They may be athletes, businessmen or politicians but the minute they are jailed, Romanian convicts often morph into "men of letters" thanks to a law allowing those who write a book while inside to get out quicker.
The latest big name to leave prison early was the former Romania football great and Barcelona captain Gheorghe Popescu.
Jailed in 2014 for three years over a football corruption scandal, he was released on November 4, largely thanks to four books about the beautiful game which he penned in his cell.
Under Romanian law, convicts can claim 30 days off their sentence if they publish a work of literature or science while behind bars.
The legislation, which was first enacted in 2006 then amended in 2013, has brought forth a growing number of literary works from the jails of one of the European Union's poorest nations, where corruption is rampant.
After humble beginnings — around 10 books were published between 2007 and 2010 — the literary production of Romania's prisons has exploded with no less than 157 new books published between January 2014 and June 2015, according to figures provided to AFP by the National Prison Administration (ANP).
The rise coincides with a two-year crackdown on corruption targeting the powerful and the wealthy.
One of the big fish to fall in this is former prime minister Victor Ponta, who resigned on November 4 following a deadly nightclub fire in Bucharest which killed 55 and left scores more badly wounded.
His trial on charges of graft is due to start in the coming weeks.
Writing-down a sentence
A prisoner who wants to make his mark in the world of letters must first receive a recommendation from a university professor who specializes in the area he wishes to cover.
Then his request must be screened by a special committee inside the prison.

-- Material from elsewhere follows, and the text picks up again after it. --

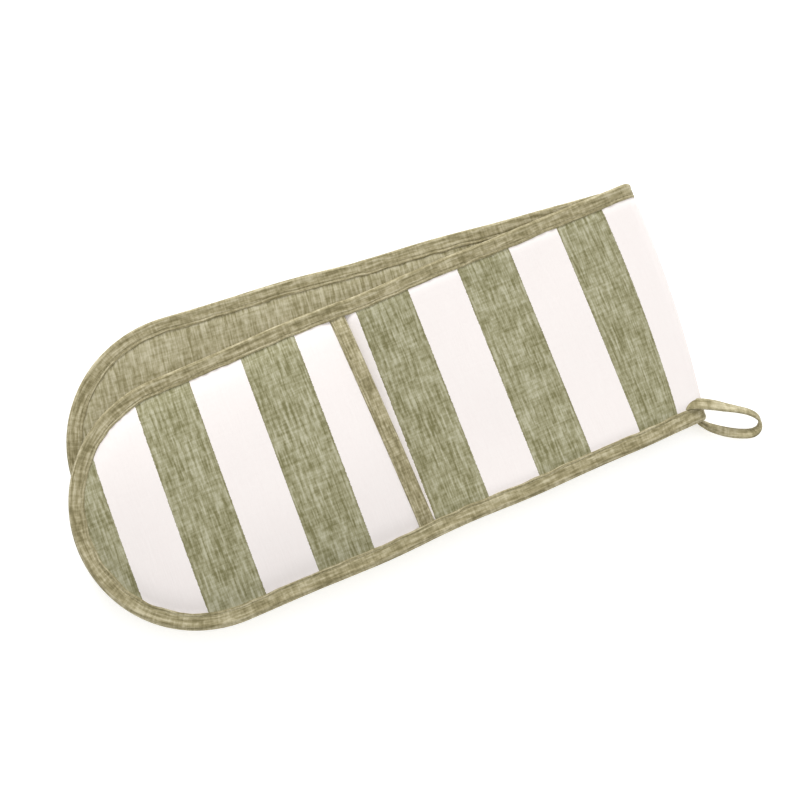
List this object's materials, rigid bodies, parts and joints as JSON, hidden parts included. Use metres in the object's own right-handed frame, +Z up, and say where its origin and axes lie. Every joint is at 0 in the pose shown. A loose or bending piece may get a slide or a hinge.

"If his demand is accepted by the prison committee, he will have access to the prison library and to a computer which is not connected to the Internet," the ANP explained.

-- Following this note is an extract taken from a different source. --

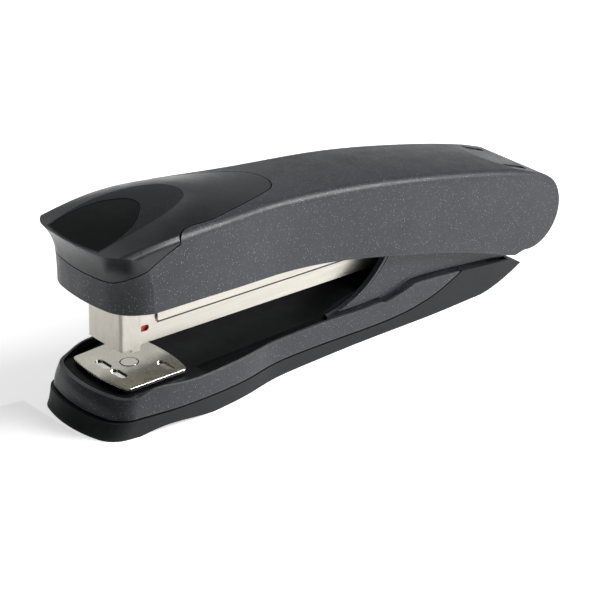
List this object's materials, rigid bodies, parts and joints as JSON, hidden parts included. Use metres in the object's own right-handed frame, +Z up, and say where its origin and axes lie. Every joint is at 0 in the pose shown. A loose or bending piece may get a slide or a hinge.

The aspiring writer must then find a publishing house willing to print his opus — at the author's expense.
According to editors consulted by AFP, the publication of several hundred copies of a book costs around a thousand euros (about US$1,073), a modest expenditure for those described by the press as "high-end/luxury prisoners".
The prisons authority, however, said some of those who wrote books did not end up benefiting from the hoped-for shortening of their sentence.

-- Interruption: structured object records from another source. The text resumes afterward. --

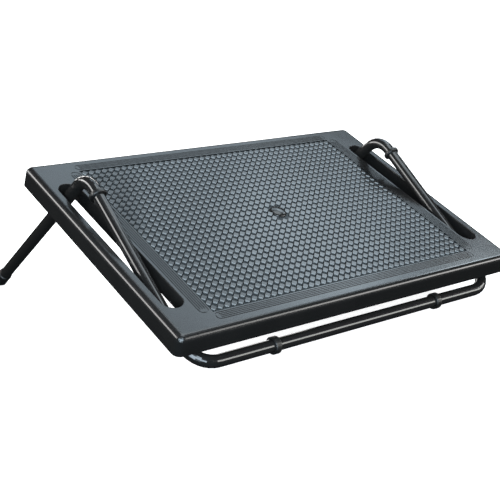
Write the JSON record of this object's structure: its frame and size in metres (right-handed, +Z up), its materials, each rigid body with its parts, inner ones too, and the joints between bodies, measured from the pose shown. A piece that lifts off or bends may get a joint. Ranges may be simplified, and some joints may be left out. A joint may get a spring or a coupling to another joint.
{
  "type": "laptop stand",
  "caption": "Tilting laptop stand: a moulded deck with side slots over a bent tube frame with rubber feet, adjustable from steep to level.",
  "frame": {"origin": "on the desk under the middle of the whole part", "axes": "+Z up from the desk, +X to the right along the width, +Y to the rear, where the deck is high"},
  "size_m": [0.43, 0.386, 0.1478],
  "materials": {
    "deck_plastic": "satin black moulded plastic, with raised pads",
    "frame_paint": "gloss black enamel on steel tube",
    "rubber": "matte black rubber"
  },
  "bodies": {
    "frame": {"tube_frame": "frame_paint", "bar_ring_left": "rubber", "bar_ring_right": "rubber", "rear_cap_left": "rubber", "rear_cap_right": "rubber"},
    "deck": {"deck": "deck_plastic"},
    "stop_left": {"stop_ring_left": "rubber"},
    "stop_right": {"stop_ring_right": "rubber"}
  },
  "joints": [
    {"name": "deck_tilt", "type": "hinge", "parent": "frame", "child": "deck", "pos_m": [0, -0.04411, -0.04539], "axis": [1, 0, 0], "range_deg": [-23, 0]},
    {"name": "stop_slide_left", "type": "slide", "parent": "frame", "child": "stop_left", "axis": [0, -0.7644, -0.6448], "range_m": [0, 0.04]},
    {"name": "stop_slide_right", "type": "slide", "parent": "frame", "child": "stop_right", "axis": [0, -0.7644, -0.6448], "range_m": [0, 0.04]}
  ]
}
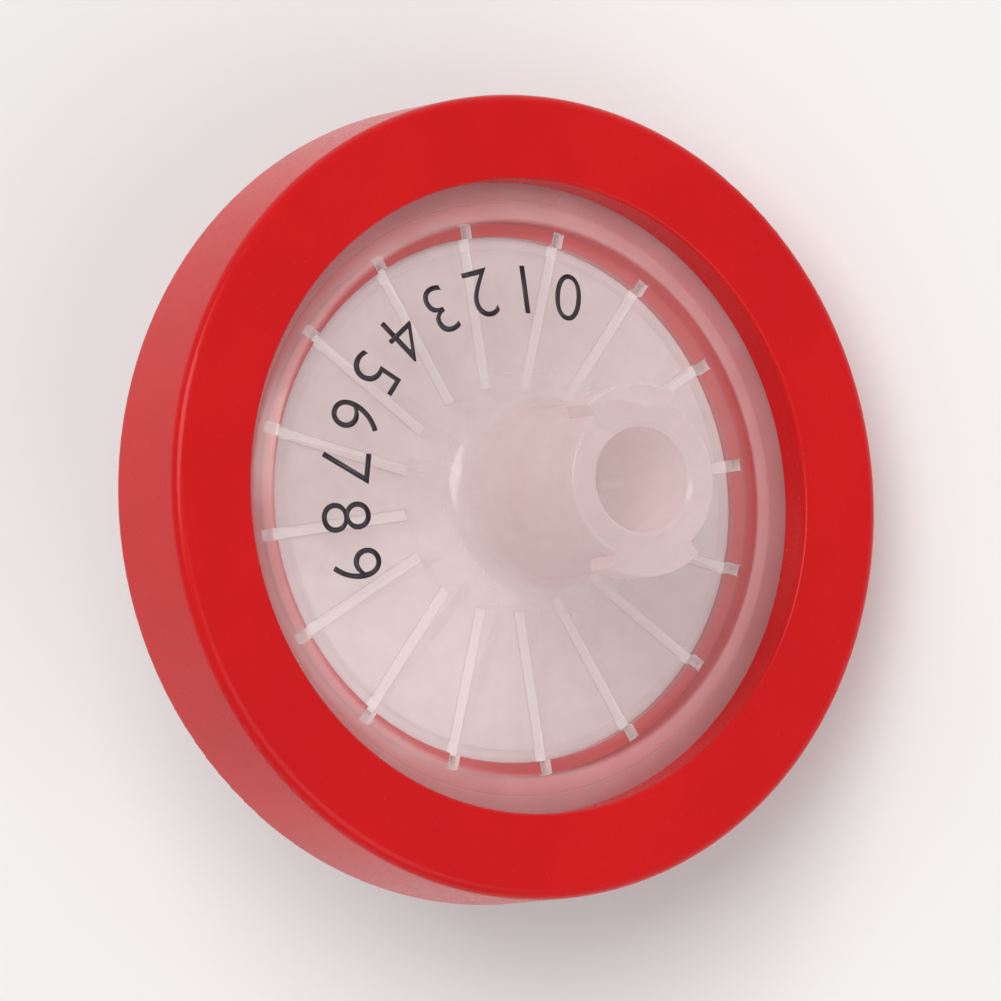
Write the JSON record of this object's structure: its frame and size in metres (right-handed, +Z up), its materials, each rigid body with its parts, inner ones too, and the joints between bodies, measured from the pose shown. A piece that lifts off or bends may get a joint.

But the press have raised questions about the number of works approved by the prison authorities, not all of which are autobiographical and some of which have a decidedly eclectic subject matter.
George Copos, former head of Rapid Bucarest football club, produced five literary works while in custody, noticeably shortening his four-year sentence for fraud and tax evasion.
One of them, entitled "Marital Alliances As Policy Among the Romanian Princes of Wallachia and Moldavia in the 14th-16th Century", earned him allegations of plagiarism from a historian who had submitted his 2005 doctorate on the same theme.
Gigi Becali, the eccentric and outspoken owner of Romania's top football club Steaua Bucuresti, penned four works of literature, including one called "Mount Athos, Home of Orthodoxy". Sentenced in 2013 to four years on two counts of graft, he was released in April.
A handwritten letter from Becali — full of spelling mistakes — to the head of the prison nevertheless raised questions among sceptics about who actually wrote the book.
A Romanian Balzac?
But the record for speed writing behind bars looks set to go to Ioan Niculae, Romania's richest man who was sentenced in April to 30 months for illegal financing of the 2009 presidential campaign. The billionaire businessman has penned five works in less than five months.
"That makes one book every 29 days. And Balzac, well, have you ever counted how many books he wrote?" responded his lawyer Florin Surghie when pressed by journalists.
Sorin Apostu, former mayor of Romania's second city Cluj who was sentenced to four-and-a-half years for corruption, has likewise enriched specialist literature with an opus called: "The Production of Meat Derivatives".
Fearing abuse of the system, Romania's Superior Council of Magistracy (CSM), a judicial body separate from the executive branch, has called for more restrictive legislation.
"The big Romanian writers are being dwarfed in comparison to the classics being penned nowadays, from prison," remarked a wry editorial in the Adevarul daily.
For now, many of these works remain absent from libraries and bookshops.